US planners from Secretary of State Dean Acheson in the late 1940s to the present have warned that "one rotten apple can spoil the barrel." The danger is that the "rot"-social and economic development-may spread.

This "rotten apple theory" is called the domino theory for public consumption. The version used to frighten the public has Ho Chi Minh getting in a canoe and landing in California, and so on.
Maybe some US leaders believe this nonsense- it’s possible-but rational planners certainly don’t. They understand that the real threat is the "good example."


 

To be clear: The elections in December will not bring Venezuela closer to democracy. They will have the opposite effect of purging Maduro’s opposition from the country’s parliament. That’s because the national assembly is supposed to choose the body to manage elections. The country’s supreme court usurped this power this year and appointed its own electoral commission of cronies. In addition, Venezuela’s top court has also disqualified the leaders of most opposition parties.


 
This is just the opposite of the reality here.

 

Biden has not gotten into much detail on this matter. But Trump’s special representative for Venezuela, Elliott Abrams, has. Speaking to reporters last week, he said the supreme court’s recent shenanigans are “yet another demonstration that with Maduro still in power and in a position to manipulate the elections and their outcome, there can be no free and fair election in Venezuela.”

Abrams and Secretary of State Mike Pompeo were clear last week that the U.S. does not support any kind of negotiation with Maduro, other than one over the terms by which he would leave power. That stands in contrast to Trump’s musings in June that he may be open to meeting with Maduro, undermining the policy his administration had been building for the past 18 months. For now at least, it appears that negotiations with Maduro are off the table.

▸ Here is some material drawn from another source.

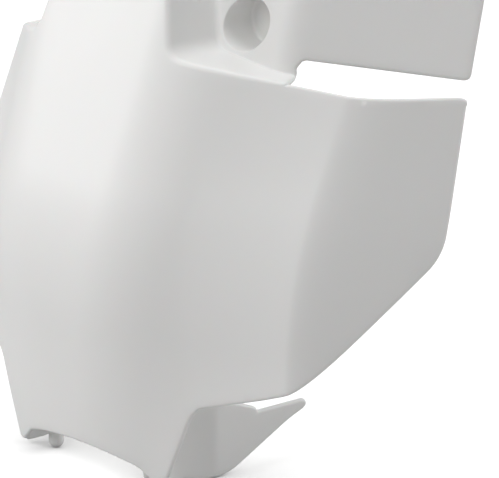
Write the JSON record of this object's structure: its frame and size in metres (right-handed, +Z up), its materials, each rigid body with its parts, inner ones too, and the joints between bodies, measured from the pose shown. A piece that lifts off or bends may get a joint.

How does one read this and not think Trump is a lesser evil here, if simply because of his incompetence? It would be better for the people of Venezuela if the US doesn't pull off this coup. With Biden's brain phasing in and out of our dimension, we can be sure he will play even less of a role in actually managing things as Trump does. With Kamala Harris as the VP pick, and the Clinton machines support for her, we can reasonably expect a return to the state department of HRC from Obama's first term. The same one that saw fit to bomb Libya for 7 months straight, and saw the popular leader of the country sodomized by bayonets from fascists labeled as rebels by western media, and then laughed about it on TV

But I digress, back to the article.

So Biden has an opportunity. He would weaken the dictator’s hand simply by saying that, if elected president, he would not recognize the results of the rigged election Maduro has planned for December. Such a message would be particularly effective for two reasons, one having to do with interpersonal relations and the other with international relations. First, Biden’s rejection of the upcoming elections could confirm Maduro’s already paranoid impression that the former vice president has long sought his demise. Back in 2015, Maduro publicly accused Biden of fomenting regime change in Venezuela after meeting with leaders of Caribbean countries. At the time, Biden’s office said Maduro’s statements were an effort to distract Venezuelan citizens from the worsening political and humanitarian crisis in their country. Five years later, Biden could cause Maduro to doubt himself all over again.

 This is just silly on multiple levels. 


1. Maduro was right, the Obama admin. did in fact try to overthrow Maduro, or least set the pieces in motion to make it happen.  

2. The US has already been trying to coup Maduro since Januaray of last year with each attempt failing more miserably than the last. I don't think the US continuing to not recognize Maduro would change anything. 

Second, and more important, a statement about the elections would strengthen the resolve of Venezuela’s neighbors that have supported Guaido’s elevation and Maduro’s ouster. For Latin American countries that have followed Trump’s lead, a faux election in December would be an attractive excuse to improve relations with Maduro’s regime. Biden should make it clear now that if he wins, they will be expected to stay the course that Trump set in 2019.
This is just something the author is making up, based on the fantasy world crafted by the State Department and spoon fed  by the mass media to citizens of the United States every day. The very fact that Maduro has lasted this long despite sanctions and coups and even assassination attempts shows it's going to take more effort than the US has been willing to put into regime change. If a military invasion wouldn't create backlash and instability it would have been done already. The whole point of the CIA and these NGO's and coups is to run the empire as smoothly with as little backlash and instability as possible.